=== WHAT IS REQUIRED ===
Extract, unchanged, each line of the listing below from its first line through the line that contains "# the base of", inclusive, and nothing else.

+++ MATERIAL PROVIDED

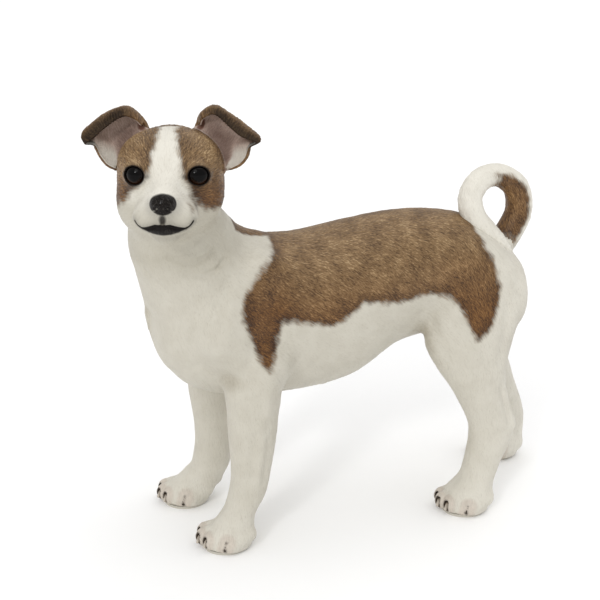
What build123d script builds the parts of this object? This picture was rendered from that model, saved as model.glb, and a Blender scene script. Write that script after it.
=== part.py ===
from build123d import *
import os

# Standing short-haired puppy figurine, cast hollow in parts and pinned together.
# It is drawn in the dog's own frame: x = 0 is the midplane, +X the dog's left, the nose points to
# -Y and the ground is z = 0. The last step moves everything so that the origin is the centre of
# the base of the whole object's box. All lengths are millimetres.

WALL = 6.0  # thickness of the hollow castings
LEG_JOINT_Z = 110.0  # height of the flat joint where each leg meets the body
PAD_THICKNESS = 2.0  # felt under each paw
PAD_MARGIN = 4.0  # how far the felt stays inside the sole
ROD_RADIUS = 2.5  # steel rod through each leg
ROD_FOOT_Z = 14.0
ROD_REACH = 38.0  # how far each rod goes up into the body
DOWEL_RADIUS = 6.0  # wooden dowel in the neck
DOWEL_LENGTH = 52.0
DOWEL_IN_BODY = 30.0
TAIL_DOWEL_RADIUS = 3.5
TAIL_DOWEL_LENGTH = 26.0
CAVITY_TOP_Z = 232.0  # the body is solid above this height
EYE_RADIUS = 8.2
EYE_DOME_DEPTH = 10.0  # from the front of the glass eye to its flat back
EYE_CENTRE = (20.8, -30.5, 10.9)  # the left eye, in the head's own frame
EYE_GAZE = (0.30, -0.95, 0.06)
EAR_THICKNESS = 3.6
# Outline of the left ear from the front, in the head's own frame: x, z. The first three points are
# the crown, then come the tip and the lobe; the last two lie inside the skull.
EAR_OUTLINE = [(20, 43), (29, 49), (40, 49), (54, 41), (65, 30), (56, 20), (44, 11), (30, 8), (14, 27)]
EAR_CUP_CENTRE = (36, -12, 42)
EAR_CUP_RADIUS = 36.0
VENT_RADIUS = 8.0  # casting vent under the belly, closed by a rubber plug
VENT_DEPTH = 10.0
VENT_PLACE = (0, 10, 114.2)

HEAD_CENTRE = Vector(35.8, -115.2, 300)
HEAD_TURN = 70.6  # degrees that the face is turned from -Y towards the dog's left
NECK_JOINT = Vector(20, -98, 262)
NECK_AXIS = Vector(0.30, -0.22, 0.93)

# Body sections across Y: y, lowest z, highest z, half width.
BODY = [
    (-129, 160, 200, 16),
    (-116, 136, 222, 34),
    (-92, 120, 240, 48),
    (-60, 115, 246, 54),
    (-10, 113, 245, 53),
    (35, 119, 251, 51),
    (75, 142, 255, 45),
    (108, 149, 254, 42),
    (142, 142, 245, 44),
    (170, 136, 224, 41),
    (187, 154, 198, 24),
]

# Neck sections along its axis: x, y, z of the centre and the two half widths.
NECK = [
    (2, -86, 200, 46, 52),
    (8, -97, 228, 43, 47),
    (18, -105, 256, 40, 40),
    (27, -110, 280, 35, 29),
]

# Leg sections at falling heights: z, centre y, half length along Y, half width along X, centre x.
LEGS = {
    "front_left": {
        "upper": [(192, -74, 30, 14, 36), (150, -66, 29, 19, 42)],
        "lower": [
            (LEG_JOINT_Z, -59.5, 20.5, 17, 44),
            (81, -60, 18.5, 15, 44),
            (55, -63.5, 16.5, 14, 44),
            (38, -68, 15.5, 14.5, 44),
            (26, -74, 16.5, 16, 44),
        ],
        "paw": (44, -83, 21),
        "rod": (44, -64),
    },
    "front_right": {
        "upper": [(192, -78, 30, 14, -36), (150, -73, 29, 19, -42)],
        "lower": [
            (LEG_JOINT_Z, -68, 21, 17, -44),
            (81, -68.5, 18.5, 15, -44),
            (55, -69.5, 17.5, 14, -44),
            (38, -72, 18, 14.5, -44),
            (26, -82, 20, 16, -44),
        ],
        "paw": (-43, -97, 22),
        "rod": (-44, -72),
    },
    "rear_left": {
        "upper": [(205, 142, 30, 12, 32), (170, 134, 42, 20, 34), (140, 130, 35, 23, 39)],
        "lower": [
            (LEG_JOINT_Z, 134, 24, 20, 44),
            (94, 141, 21.5, 17, 45),
            (77, 148.5, 21.5, 15, 46),
            (58, 146, 19.5, 14, 46),
            (40, 140, 17, 14.5, 46),
            (28, 135, 17.5, 16, 46),
        ],
        "paw": (46, 126, 21),
        "rod": (46, 140),
    },
    "rear_right": {
        "upper": [(205, 148, 30, 12, -32), (170, 152, 40, 20, -34), (140, 161, 35, 23, -39)],
        "lower": [
            (LEG_JOINT_Z, 182, 24, 20, -44),
            (94, 193, 22, 17, -45),
            (77, 200, 21, 15, -46),
            (58, 205, 20, 14, -46),
            (40, 209, 19, 14.5, -46),
            (28, 208, 20, 16, -46),
        ],
        "paw": (-46, 202, 21),
        "rod": (-45, 196),
    },
}
SOLE_HALF_LENGTH = 22.0
SOLE_SHOULDER_Z = 13.0  # height of the widest section of a paw
SOLE_DRAFT = 2.0  # how much narrower the sole is than the paw
TOE_RADIUS = 8.0
TOES = [(-14, -11, 0.92), (-5, -16.5, 1.0), (5, -16.5, 1.0), (14, -11, 0.92)]  # x, y and size

# The tail curls up, forward over the croup and down on its left side: x, y, z and radius.
TAIL = [
    (-3, 166, 206, 12),
    (-3, 176, 220, 12),
    (-4, 190, 246, 11.6),
    (-4, 186, 266, 10.8),
    (-2, 168, 278, 9.6),
    (3, 149, 276, 9.8),
    (7, 139.5, 262, 10.2),
    (11, 141, 247, 10),
    (14, 151, 234, 8.4),
    (16, 162, 224.5, 5),
    (16.5, 171, 218, 1.6),
]
TAIL_JOINT = Vector(-3.5, 185, 235)
TAIL_AXIS = Vector(0, 0.41, 0.91)
STUMP_FRONT_Y = 161.0  # the part of the tail that is cast with the body lies behind this
STUMP_LEFT_X = 10.0  # and to the right of this

# The head in its own frame, with the face towards -Y.
SKULL = ((-1, 6, 1.5), (41, 45, 39.5))
CHEEKS = ((-1, -10, -13), (39, 34, 25))
MUZZLE = [(-30, -10, 28, 26), (-47, -14, 22, 20), (-60, -14, 18.5, 17), (-67, -11, 13, 12)]
HEAD_CAVITY = ((0, 8, 3), (35, 30, 33.5))
FAR = 900.0  # more than twice the size of the figurine


def ellipsoid(centre, radii):
    return Pos(*centre) * scale(Sphere(1), by=radii)


def body_solid(inset):
    """The barrel of the body, shrunk by inset on every side."""
    sections = []
    for y, low, high, half_width in BODY[1:-1] if inset else BODY:
        plane = Plane(origin=(0, y, (low + high) / 2), x_dir=(1, 0, 0), z_dir=(0, 1, 0))
        sections.append(plane * Ellipse(half_width - inset, (high - low) / 2 - inset))
    return loft(sections)


def neck_solid(inset):
    sections = []
    for x, y, z, half_x, half_y in NECK:
        plane = Plane(origin=(x, y, z), x_dir=(0.95, 0, -0.30), z_dir=NECK_AXIS)
        sections.append(plane * Ellipse(half_x - inset, half_y - inset))
    return loft(sections)


def level_sections(rows):
    return [Pos(x, y, z) * Ellipse(half_x, half_y) for z, y, half_y, half_x, x in rows]


def leg_solid(leg):
    """One leg from the flat joint down to its sole, with a paw of four toes."""
    x, y, half_width = leg["paw"]
    paw_rows = [
        (SOLE_SHOULDER_Z, y, SOLE_HALF_LENGTH, half_width, x),
        (PAD_THICKNESS, y, SOLE_HALF_LENGTH - SOLE_DRAFT, half_width - SOLE_DRAFT, x),
    ]
    solid = loft(level_sections(leg["lower"] + paw_rows))
    for across, along, size in TOES:
        radius = TOE_RADIUS * size
        solid += Pos(x + across, y + along, PAD_THICKNESS + radius) * Sphere(radius)
    return solid


def tail_solid():
    sections = []
    for i, (x, y, z, radius) in enumerate(TAIL):
        before = Vector(*TAIL[max(i - 1, 0)][:3])
        after = Vector(*TAIL[min(i + 1, len(TAIL) - 1)][:3])
        plane = Plane(origin=(x, y, z), x_dir=(1, 0, 0.01), z_dir=after - before)
        sections.append(plane * Circle(radius))
    return loft(sections)


def head_place():
    """Where the head's own frame (face towards -Y) lies in the dog's frame."""
    return Pos(*HEAD_CENTRE) * Rot(0, 0, HEAD_TURN)


def head_solid():
    """Skull, cheeks and muzzle in the head's own frame."""
    muzzle = loft(
        [
            Plane(origin=(0, y, z), x_dir=(1, 0, 0), z_dir=(0, -1, 0)) * Ellipse(half_x, half_z)
            for y, z, half_x, half_z in MUZZLE
        ]
    )
    return ellipsoid(*SKULL) + ellipsoid(*CHEEKS) + muzzle


def ear_solid():
    """The left ear: the part of a thin round cup that lies within the ear's outline."""
    cup = Sphere(EAR_CUP_RADIUS) - Sphere(EAR_CUP_RADIUS - EAR_THICKNESS)
    front = EAR_CUP_CENTRE[1]
    outline = Spline([Vector(x, front, z) for x, z in EAR_OUTLINE], periodic=True)
    prism = extrude(Face(Wire([outline])), EAR_CUP_RADIUS + 1, dir=(0, 1, 0))
    return (Pos(*EAR_CUP_CENTRE) * cup) & prism


def eye_solid(side):
    """A glass dome: a ball cut flat behind, looking slightly outwards."""
    direction = Vector(side * EYE_GAZE[0], EYE_GAZE[1], EYE_GAZE[2])
    centre = Vector(side * EYE_CENTRE[0], EYE_CENTRE[1], EYE_CENTRE[2])
    ball = Sphere(EYE_RADIUS)
    back = Pos(0, 0, -EYE_RADIUS + (EYE_RADIUS * 2 - EYE_DOME_DEPTH) / 2) * Box(
        EYE_RADIUS * 2, EYE_RADIUS * 2, EYE_RADIUS * 2 - EYE_DOME_DEPTH
    )
    return Plane(origin=centre, z_dir=direction) * (ball - back)


def pad_solid(leg):
    x, y, half_width = leg["paw"]
    outline = Pos(x, y, 0) * Ellipse(half_width - PAD_MARGIN, SOLE_HALF_LENGTH - PAD_MARGIN)
    return extrude(outline, PAD_THICKNESS)


def half_space(point, axis):
    """A block that covers everything on the axis side of a plane."""
    return Plane(origin=point, z_dir=axis) * Pos(0, 0, FAR / 2) * Box(FAR, FAR, FAR)


def peg(start, axis, radius, length):
    bottom = (Align.CENTER, Align.CENTER, Align.MIN)
    return Plane(origin=start, z_dir=axis) * Cylinder(radius, length, align=bottom)


def build_parts():
    up = Vector(0, 0, 1)
    head_frame = head_place()
    head = head_frame * head_solid()
    neck = neck_solid(0)
    above_neck_joint = half_space(NECK_JOINT, NECK_AXIS)
    stump_room = half_space(TAIL_JOINT, TAIL_AXIS * -1)
    stump_room &= half_space(Vector(0, STUMP_FRONT_Y, 0), Vector(0, 1, 0))
    stump_room &= half_space(Vector(STUMP_LEFT_X, 0, 0), Vector(-1, 0, 0))
    tail = tail_solid()

    outer = body_solid(0) + (neck - above_neck_joint)
    for leg in LEGS.values():
        outer += loft(level_sections(leg["upper"] + leg["lower"][:1]))
    outer += tail & stump_room
    cavity = body_solid(WALL) - half_space(Vector(0, 0, CAVITY_TOP_Z), up)

    parts = {}
    neck_dowel = peg(NECK_JOINT - NECK_AXIS * DOWEL_IN_BODY, NECK_AXIS, DOWEL_RADIUS, DOWEL_LENGTH)
    tail_dowel = peg(
        TAIL_JOINT - TAIL_AXIS * (TAIL_DOWEL_LENGTH / 2), TAIL_AXIS, TAIL_DOWEL_RADIUS, TAIL_DOWEL_LENGTH
    )
    vent = peg(VENT_PLACE, up, VENT_RADIUS, VENT_DEPTH)

    head_skin = head + (neck & above_neck_joint)
    eyes = {"left_eye": head_frame * eye_solid(1), "right_eye": head_frame * eye_solid(-1)}
    ear = ear_solid()
    ears = {"left_ear": head_frame * ear, "right_ear": head_frame * mirror(ear, about=Plane.YZ)}
    head_shell = head_skin - head_frame * ellipsoid(*HEAD_CAVITY) - neck_dowel
    for name, eye in eyes.items():
        parts[name] = eye
        head_shell -= eye
    for name, ear in ears.items():
        parts[name] = ear - head_skin
    parts["head_shell"] = head_shell
    parts["neck_dowel"] = neck_dowel

    torso = outer - head_skin - cavity - neck_dowel - vent - tail_dowel
    parts["tail"] = tail - stump_room - outer - tail_dowel
    parts["tail_dowel"] = tail_dowel

    for name, leg in LEGS.items():
        rod = peg((*leg["rod"], ROD_FOOT_Z), up, ROD_RADIUS, LEG_JOINT_Z + ROD_REACH - ROD_FOOT_Z)
        torso -= rod
        parts[f"{name}_leg"] = leg_solid(leg) - rod
        parts[f"{name}_rod"] = rod
        parts[f"{name}_pad"] = pad_solid(leg)
    parts["torso_shell"] = torso
    parts["vent_plug"] = vent
    return parts


def main():
    os.makedirs("parts", exist_ok=True)
    parts = build_parts()
    box = Compound(children=[Compound(p.wrapped) for p in parts.values()]).bounding_box()
    shift = Pos(-(box.min.X + box.max.X) / 2, -(box.min.Y + box.max.Y) / 2, -box.min.Z)
    for name, shape in parts.items():
        export_step(shift * shape, f"parts/{name}.step")
    print("size", box.size, "moved by", shift.position)


main()
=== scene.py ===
from math import cos, pi, radians, sin

import bpy
import numpy as np
from mathutils import Matrix, Vector


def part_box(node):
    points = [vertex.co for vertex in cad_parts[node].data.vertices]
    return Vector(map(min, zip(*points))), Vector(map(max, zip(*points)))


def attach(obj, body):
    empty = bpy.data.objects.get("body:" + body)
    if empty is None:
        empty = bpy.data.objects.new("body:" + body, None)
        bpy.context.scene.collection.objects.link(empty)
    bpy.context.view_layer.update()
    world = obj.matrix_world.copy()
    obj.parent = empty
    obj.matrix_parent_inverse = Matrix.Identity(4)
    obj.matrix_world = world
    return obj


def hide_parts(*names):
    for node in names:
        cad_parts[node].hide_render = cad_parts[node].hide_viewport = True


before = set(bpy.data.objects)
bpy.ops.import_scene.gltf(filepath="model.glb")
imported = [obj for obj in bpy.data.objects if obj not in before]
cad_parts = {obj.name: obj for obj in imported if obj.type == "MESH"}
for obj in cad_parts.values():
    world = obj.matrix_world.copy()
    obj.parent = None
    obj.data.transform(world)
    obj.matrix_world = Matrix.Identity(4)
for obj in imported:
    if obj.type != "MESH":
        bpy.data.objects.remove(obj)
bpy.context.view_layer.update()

# The figurine is sculpted as one distance field, meshed piece by piece and cut at the casting
# joints. Sculpting is in millimetres in the dog's own frame: x = 0 is the midplane, +X the dog's
# left, the nose points to -Y and z = 0 is the ground. FRAME_SHIFT moves that frame into the CAD's.

PAWS = {
    "front_left": (44, -83),
    "front_right": (-43, -97),
    "rear_left": (46, 126),
    "rear_right": (-46, 202),
}
pad_low, pad_high = (np.array(corner) * 1000 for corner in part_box("front_left_pad"))
FRAME_SHIFT = (pad_low + pad_high) / 2 - np.array([*PAWS["front_left"], 0.0])
FRAME_SHIFT[2] = 0.0
SOLE_Z = pad_high[2]
LEG_JOINT_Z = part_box("front_left_leg")[1].z * 1000
COARSE = 1.0  # multiplies every mesh spacing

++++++

=== REPLY TO THE TASK ===
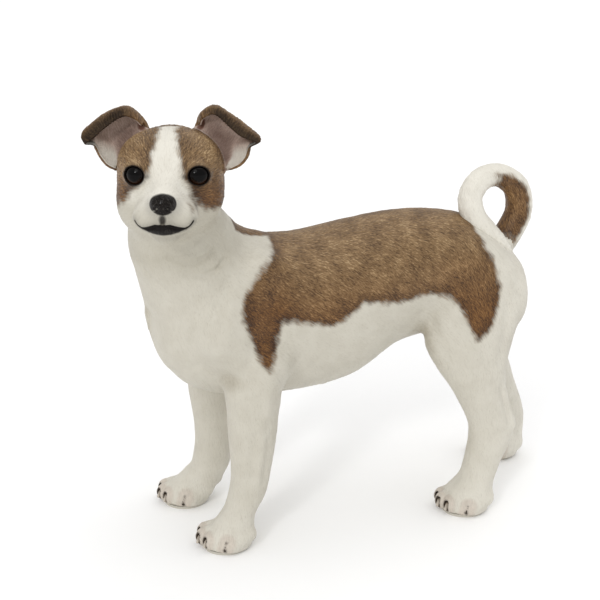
What build123d script builds the parts of this object? This picture was rendered from that model, saved as model.glb, and a Blender scene script. Write that script after it.
=== part.py ===
from build123d import *
import os

# Standing short-haired puppy figurine, cast hollow in parts and pinned together.
# It is drawn in the dog's own frame: x = 0 is the midplane, +X the dog's left, the nose points to
# -Y and the ground is z = 0. The last step moves everything so that the origin is the centre of
# the base of the whole object's box. All lengths are millimetres.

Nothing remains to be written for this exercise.